Towards the end of Costa-Gavras’ Z, there occurs a scene of immense emotional satisfaction. One by one, a group of Greek colonels is marched into the office of a state prosecutor for interrogation, and then led out again, humiliated.
Of course, in the movies truth and justice often triumph. What gives that scene its special appeal is the knowledge that, however melodramatic, it bears some resemblance to actual historical events – the Greek junta was overthrown.
I recently experienced similar satisfaction savoring the Knesset Education Committee’s unanimous decision to ban use of the Education Ministry’s new 9th-grade history textbook A World of Changes published. Once again the guy in the white hat actually prevailed.
The denunciation of A World of Changes was almost entirely the outgrowth of a one-man crusade by Dr. Yoram Hazony, president of Jerusalem’s Shalem Center. He first called attention to the book’s failing in a New Republic article entitled, ``Anti-Social Texts: Who Removed Zionism from Israel’s Textbooks?"
Hazony charged that the new textbook on the 20th century had systematically removed much of the material from the older textbooks designed to help Israeli students identify with their pasts as Jews and Israelis. Major aspects of Zionist history, emphasized in previous textbooks, simply went missing in the Education Ministry’s new textbook.
A World of Changes omits any mention of Chaim Weizmann’s activities as head of the World Zionist Organization from 1921 to 1946. No picture of David Ben-Gurion appears, though there are photos of Salvadore Dali and the Beatles. There are two brief references to Ben-Gurion’s role as leader of the pre-State yishuv down from 15 in the previous text.The underground struggle against the British and illegal immigration under the Mandate are lumped together in a single sentence. There is no photograph of the signing of Israel’s Declaration of Independence, and the quotations from the Declaration omit those paragraphs locating the founding of the State in the continuum of Jewish history.
Emnity towards Jews in both Europe and after the creation of the State is downplayed. The old text detailed how the Bolsheviks sought to destroy all Jewish religion and culture; the new one cites the Russian Revolution’s proclamation of civic equality and notes that ``the situation of the Jews improved." Where the old text devoted three pages to Allied indifference to Hitler’s Final Solution, the new one contents itself with quoting a 1942 Allied proclamation relating to the prosecution of war criminals after the War.
Nothing conveys the horror of the Holocaust like the photographs. Significantly, A World of Changes contains not one photo of Jews being executed by Nazis or of the skeletal survivors of the camps.
Even Israel’s wars are treated from a neutral, and occasionally even hostile, perspective. Coverage of the War of Independence has been reduced from 17 pages in the former textbook to two paragraphs in the new one. All twenty photographs of Jewish suffering and military action during the 1948 War are gone to be replaced by a solitary picture of a Palestinian refugee child in Jordan circa 1949. In place of the maps of invading Arab armies are maps showing the exile of Arabs from Israel. The impression given is that the major outcome of the War of Independence was the creation of the Palestinian refugee problem.

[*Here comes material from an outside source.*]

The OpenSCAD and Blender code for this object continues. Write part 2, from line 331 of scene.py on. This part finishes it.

The 1956 Sinai Campaign is attributed to the militarism of Ben-Gurion and Moshe Dayan. Increased border skirmishes with Egypt and fedayeen incursions are no longer mentioned. Amazingly, the prelude to the Six-Day War is described neutrally: ``Military tensions rose in May 1967 [f]ollowing Israel’s downing of Syrian jets on the northern border." Nasser’s closing of the Straits of Tiran and Syrian attempts to divert the headwaters of the Jordan and shelling of kibbutzim and towns are nowhere to be found.

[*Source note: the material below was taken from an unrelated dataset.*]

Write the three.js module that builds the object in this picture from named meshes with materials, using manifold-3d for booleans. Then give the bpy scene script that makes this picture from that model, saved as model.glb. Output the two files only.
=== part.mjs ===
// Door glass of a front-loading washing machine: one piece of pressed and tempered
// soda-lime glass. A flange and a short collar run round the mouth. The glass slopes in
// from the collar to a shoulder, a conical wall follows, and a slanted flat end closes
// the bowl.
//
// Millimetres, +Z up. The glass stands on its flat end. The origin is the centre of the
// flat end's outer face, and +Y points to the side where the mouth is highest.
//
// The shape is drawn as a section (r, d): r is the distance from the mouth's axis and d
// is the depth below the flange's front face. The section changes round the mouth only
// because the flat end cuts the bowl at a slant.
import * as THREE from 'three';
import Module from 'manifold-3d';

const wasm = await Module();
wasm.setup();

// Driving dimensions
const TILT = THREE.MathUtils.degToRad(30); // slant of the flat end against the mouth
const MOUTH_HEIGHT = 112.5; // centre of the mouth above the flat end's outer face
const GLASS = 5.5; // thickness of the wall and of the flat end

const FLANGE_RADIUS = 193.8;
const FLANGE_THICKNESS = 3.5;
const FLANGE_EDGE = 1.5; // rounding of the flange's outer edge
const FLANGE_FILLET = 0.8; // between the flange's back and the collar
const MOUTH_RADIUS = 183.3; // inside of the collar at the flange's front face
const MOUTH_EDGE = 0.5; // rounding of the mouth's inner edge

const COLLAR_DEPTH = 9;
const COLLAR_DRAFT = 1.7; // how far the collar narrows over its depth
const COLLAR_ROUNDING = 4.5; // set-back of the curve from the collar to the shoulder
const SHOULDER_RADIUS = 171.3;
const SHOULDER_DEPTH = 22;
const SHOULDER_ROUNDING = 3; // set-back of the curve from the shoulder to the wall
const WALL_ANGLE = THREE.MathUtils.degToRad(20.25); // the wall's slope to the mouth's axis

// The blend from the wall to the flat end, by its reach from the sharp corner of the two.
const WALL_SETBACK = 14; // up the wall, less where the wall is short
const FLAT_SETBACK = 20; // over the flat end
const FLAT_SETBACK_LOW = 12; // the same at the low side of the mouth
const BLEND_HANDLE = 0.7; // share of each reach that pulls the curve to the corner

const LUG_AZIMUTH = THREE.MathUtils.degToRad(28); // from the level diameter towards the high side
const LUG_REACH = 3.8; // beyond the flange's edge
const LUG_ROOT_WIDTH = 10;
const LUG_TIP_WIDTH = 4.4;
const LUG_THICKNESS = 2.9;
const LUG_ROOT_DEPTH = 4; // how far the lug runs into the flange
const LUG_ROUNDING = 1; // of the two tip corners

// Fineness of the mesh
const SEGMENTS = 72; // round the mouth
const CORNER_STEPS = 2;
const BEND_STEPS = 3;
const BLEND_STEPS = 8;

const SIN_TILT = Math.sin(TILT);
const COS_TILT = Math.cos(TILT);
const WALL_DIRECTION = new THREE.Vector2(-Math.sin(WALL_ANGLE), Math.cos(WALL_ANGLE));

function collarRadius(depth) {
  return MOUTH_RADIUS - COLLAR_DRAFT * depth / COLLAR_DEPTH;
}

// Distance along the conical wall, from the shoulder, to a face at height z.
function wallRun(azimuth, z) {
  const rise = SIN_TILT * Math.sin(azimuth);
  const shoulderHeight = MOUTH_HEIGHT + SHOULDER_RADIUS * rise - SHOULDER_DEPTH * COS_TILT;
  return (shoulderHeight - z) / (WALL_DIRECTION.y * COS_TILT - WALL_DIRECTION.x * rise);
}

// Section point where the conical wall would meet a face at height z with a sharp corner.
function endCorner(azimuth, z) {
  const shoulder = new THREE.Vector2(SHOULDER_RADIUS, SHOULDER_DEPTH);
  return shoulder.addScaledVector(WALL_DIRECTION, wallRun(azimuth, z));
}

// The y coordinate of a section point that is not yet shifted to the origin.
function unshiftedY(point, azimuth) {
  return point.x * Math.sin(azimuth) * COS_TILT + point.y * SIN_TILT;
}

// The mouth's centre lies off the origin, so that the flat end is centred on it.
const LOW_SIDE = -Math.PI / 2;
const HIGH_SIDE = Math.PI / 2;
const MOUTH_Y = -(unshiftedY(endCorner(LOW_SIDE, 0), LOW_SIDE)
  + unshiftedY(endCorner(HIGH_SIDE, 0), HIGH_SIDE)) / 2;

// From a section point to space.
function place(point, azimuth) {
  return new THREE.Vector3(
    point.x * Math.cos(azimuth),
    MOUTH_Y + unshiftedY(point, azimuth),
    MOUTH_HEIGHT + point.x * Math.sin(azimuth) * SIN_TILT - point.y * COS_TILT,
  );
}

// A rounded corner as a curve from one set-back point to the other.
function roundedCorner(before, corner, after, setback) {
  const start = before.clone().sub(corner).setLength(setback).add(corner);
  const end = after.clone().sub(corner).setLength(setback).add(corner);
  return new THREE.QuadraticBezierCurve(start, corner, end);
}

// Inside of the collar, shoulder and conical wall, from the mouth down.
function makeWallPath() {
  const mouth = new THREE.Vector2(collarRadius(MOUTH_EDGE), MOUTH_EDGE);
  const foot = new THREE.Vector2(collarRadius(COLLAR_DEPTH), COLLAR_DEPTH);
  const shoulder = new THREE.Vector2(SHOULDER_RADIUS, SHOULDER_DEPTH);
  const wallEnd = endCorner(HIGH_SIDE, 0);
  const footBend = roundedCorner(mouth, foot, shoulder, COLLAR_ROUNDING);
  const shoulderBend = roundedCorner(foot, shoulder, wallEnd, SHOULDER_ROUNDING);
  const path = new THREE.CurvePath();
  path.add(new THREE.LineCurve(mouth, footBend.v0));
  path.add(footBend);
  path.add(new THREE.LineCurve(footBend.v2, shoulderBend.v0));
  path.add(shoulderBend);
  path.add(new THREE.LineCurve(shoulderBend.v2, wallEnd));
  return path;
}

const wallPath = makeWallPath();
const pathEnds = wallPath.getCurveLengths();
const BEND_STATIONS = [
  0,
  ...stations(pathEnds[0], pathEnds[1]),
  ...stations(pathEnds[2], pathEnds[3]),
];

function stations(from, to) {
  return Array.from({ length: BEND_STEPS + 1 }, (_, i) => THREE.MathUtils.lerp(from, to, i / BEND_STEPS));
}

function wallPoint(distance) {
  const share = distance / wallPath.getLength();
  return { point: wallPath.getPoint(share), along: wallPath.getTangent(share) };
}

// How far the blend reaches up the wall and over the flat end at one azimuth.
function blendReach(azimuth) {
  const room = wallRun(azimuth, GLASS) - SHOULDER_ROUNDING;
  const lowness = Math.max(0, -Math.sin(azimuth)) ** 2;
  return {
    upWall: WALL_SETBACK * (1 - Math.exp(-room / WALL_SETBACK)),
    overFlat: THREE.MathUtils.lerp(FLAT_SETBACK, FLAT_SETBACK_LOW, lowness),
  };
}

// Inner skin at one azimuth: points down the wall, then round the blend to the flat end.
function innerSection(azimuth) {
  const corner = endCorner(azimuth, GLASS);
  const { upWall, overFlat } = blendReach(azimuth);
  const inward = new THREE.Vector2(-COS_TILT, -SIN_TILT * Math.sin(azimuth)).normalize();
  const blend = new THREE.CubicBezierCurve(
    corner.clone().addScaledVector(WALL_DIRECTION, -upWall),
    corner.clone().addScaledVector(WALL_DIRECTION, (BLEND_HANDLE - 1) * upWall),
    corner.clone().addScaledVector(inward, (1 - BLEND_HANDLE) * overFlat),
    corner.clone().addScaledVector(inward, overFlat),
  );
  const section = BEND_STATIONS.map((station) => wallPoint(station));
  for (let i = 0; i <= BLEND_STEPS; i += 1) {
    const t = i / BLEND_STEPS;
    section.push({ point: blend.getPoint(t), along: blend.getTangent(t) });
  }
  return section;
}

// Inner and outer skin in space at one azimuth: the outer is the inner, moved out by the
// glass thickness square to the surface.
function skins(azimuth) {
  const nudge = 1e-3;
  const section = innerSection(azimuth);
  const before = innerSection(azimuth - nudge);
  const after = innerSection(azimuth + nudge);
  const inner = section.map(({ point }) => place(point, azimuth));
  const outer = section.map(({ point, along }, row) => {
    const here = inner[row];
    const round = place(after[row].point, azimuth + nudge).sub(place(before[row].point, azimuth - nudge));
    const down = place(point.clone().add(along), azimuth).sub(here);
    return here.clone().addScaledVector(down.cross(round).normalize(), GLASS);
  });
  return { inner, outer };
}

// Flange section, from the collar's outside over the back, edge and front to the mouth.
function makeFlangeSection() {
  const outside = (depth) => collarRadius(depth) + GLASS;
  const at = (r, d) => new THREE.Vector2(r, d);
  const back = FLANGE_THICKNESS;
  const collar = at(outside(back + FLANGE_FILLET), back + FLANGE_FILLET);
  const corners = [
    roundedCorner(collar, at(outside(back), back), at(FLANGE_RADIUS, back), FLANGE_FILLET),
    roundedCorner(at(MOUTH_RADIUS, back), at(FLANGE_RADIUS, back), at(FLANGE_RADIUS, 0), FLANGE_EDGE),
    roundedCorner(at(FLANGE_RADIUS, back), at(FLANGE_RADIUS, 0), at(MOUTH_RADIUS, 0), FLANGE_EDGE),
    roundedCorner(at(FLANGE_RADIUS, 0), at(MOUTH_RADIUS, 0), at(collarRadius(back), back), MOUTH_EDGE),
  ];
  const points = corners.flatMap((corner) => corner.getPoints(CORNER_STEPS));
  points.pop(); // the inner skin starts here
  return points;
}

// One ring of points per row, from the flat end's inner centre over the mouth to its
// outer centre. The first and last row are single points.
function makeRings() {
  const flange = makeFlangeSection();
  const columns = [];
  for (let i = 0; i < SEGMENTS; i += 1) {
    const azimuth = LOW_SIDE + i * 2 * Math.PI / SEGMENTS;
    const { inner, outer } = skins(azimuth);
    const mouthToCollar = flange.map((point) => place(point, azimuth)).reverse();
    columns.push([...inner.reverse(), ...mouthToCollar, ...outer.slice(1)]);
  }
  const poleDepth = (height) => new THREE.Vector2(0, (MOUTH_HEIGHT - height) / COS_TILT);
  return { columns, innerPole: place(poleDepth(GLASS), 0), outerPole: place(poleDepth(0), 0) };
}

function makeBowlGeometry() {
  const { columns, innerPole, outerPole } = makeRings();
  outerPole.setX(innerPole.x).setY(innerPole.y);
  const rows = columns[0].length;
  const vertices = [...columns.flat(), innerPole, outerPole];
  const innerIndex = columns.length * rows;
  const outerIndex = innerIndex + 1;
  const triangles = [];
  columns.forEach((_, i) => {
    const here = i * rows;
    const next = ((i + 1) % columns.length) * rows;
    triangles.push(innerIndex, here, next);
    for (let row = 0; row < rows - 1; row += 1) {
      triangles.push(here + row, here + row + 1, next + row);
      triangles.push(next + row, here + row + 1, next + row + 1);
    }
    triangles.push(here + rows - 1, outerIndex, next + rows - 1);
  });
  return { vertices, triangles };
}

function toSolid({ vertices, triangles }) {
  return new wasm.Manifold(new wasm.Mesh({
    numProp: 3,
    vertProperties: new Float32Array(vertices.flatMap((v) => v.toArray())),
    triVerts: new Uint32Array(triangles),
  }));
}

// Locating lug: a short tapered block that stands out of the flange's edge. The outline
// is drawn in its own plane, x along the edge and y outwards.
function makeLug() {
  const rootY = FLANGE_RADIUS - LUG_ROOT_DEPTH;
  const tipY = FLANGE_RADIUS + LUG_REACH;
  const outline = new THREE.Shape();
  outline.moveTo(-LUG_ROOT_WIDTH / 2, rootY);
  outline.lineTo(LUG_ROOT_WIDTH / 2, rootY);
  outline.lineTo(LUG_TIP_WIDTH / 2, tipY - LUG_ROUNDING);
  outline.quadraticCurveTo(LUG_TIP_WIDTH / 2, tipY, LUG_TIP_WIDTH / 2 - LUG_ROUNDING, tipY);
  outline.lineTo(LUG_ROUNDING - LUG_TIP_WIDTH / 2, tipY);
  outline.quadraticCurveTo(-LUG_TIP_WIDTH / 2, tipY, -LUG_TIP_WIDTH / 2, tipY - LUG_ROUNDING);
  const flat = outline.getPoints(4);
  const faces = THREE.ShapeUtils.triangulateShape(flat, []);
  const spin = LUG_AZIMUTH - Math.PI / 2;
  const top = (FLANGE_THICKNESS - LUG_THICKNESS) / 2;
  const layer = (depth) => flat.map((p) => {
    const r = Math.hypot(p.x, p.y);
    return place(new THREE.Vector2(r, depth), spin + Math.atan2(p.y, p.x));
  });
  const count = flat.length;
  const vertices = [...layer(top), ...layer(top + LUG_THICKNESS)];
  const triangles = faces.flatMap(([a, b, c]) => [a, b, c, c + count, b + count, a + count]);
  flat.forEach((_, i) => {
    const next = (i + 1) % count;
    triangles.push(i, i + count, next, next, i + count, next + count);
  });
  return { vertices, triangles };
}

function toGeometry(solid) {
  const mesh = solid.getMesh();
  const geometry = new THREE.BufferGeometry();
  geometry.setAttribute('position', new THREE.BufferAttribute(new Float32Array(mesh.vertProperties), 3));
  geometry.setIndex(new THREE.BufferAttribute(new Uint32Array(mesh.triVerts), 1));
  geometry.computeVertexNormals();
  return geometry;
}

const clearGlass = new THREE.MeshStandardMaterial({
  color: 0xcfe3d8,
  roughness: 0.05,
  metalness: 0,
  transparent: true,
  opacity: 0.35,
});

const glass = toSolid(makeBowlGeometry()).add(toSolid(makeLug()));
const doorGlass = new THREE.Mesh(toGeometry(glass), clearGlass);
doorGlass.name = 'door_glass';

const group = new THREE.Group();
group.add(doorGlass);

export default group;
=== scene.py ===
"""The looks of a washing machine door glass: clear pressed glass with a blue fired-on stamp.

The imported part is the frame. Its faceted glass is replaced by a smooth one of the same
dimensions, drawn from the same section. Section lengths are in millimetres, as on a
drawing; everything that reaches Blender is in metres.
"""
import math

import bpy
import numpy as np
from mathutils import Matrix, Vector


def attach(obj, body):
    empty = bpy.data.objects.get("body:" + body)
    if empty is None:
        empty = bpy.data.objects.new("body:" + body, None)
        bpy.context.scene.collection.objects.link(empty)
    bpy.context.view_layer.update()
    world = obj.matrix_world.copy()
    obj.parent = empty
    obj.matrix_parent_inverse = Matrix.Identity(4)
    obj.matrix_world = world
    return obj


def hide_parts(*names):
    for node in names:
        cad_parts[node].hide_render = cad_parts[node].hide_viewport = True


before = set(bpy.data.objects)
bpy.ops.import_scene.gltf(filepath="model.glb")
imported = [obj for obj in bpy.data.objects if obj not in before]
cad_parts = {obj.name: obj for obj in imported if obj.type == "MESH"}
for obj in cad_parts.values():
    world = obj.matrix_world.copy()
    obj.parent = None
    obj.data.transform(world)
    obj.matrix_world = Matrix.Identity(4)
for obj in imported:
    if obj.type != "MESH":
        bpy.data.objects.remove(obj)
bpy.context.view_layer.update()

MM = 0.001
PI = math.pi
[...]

The classic photographs of the jubilation of Jews upon recapturing the Old City and the Wall – the awestruck young paratrooper staring up at the Kotel; Moshe Dayan and Yitzchak Rabin striding into the Old City – are all gone. While the Oslo Peace Process is described in lavish detail, there is no mention of any specific PLO terrorist attack on Israel in the 1970s or 80s.
Jewish heroism too has been largely removed. The Warsaw Ghetto uprising nor any other acts of Jewish resistance during the Holocaust are not mentioned. Neither are the Entebbe rescue and Operation Solomon.
The Knesset Committee that rejected this first post-Zionist history textbook included such left-wing stalwarts as Collete Avital, Shimon Peres’ protégé, and heard testimony against the book from former Labor MKs Professor Shevah Weiss and Yona Yahav. They who voted and testified against the text did so knowing full well that they would be excoriated in Ha’aretz as McCarthyites and know-nothings, just as Hazony has been.
The unanimity and the bravery of the committee may thus be a positive augury that Israelis are finally awakening to the realization that the greatest threat to Israel today is spiritual: Simply put, too many Israelis have lost any belief in their own right to exist in this Land or that the continued existence of the Jewish state created is worth the price that will have to be paid to preserve it.
Given the very real threats to Israel’s existence and the will necessary to prevail in the face of those threats, Israel does not have the luxury of becoming the only country in the world to educate its young to be indifferent to their past at best, and contemptuous of it at worst.
In our case, a nation without a past is a nation without a future.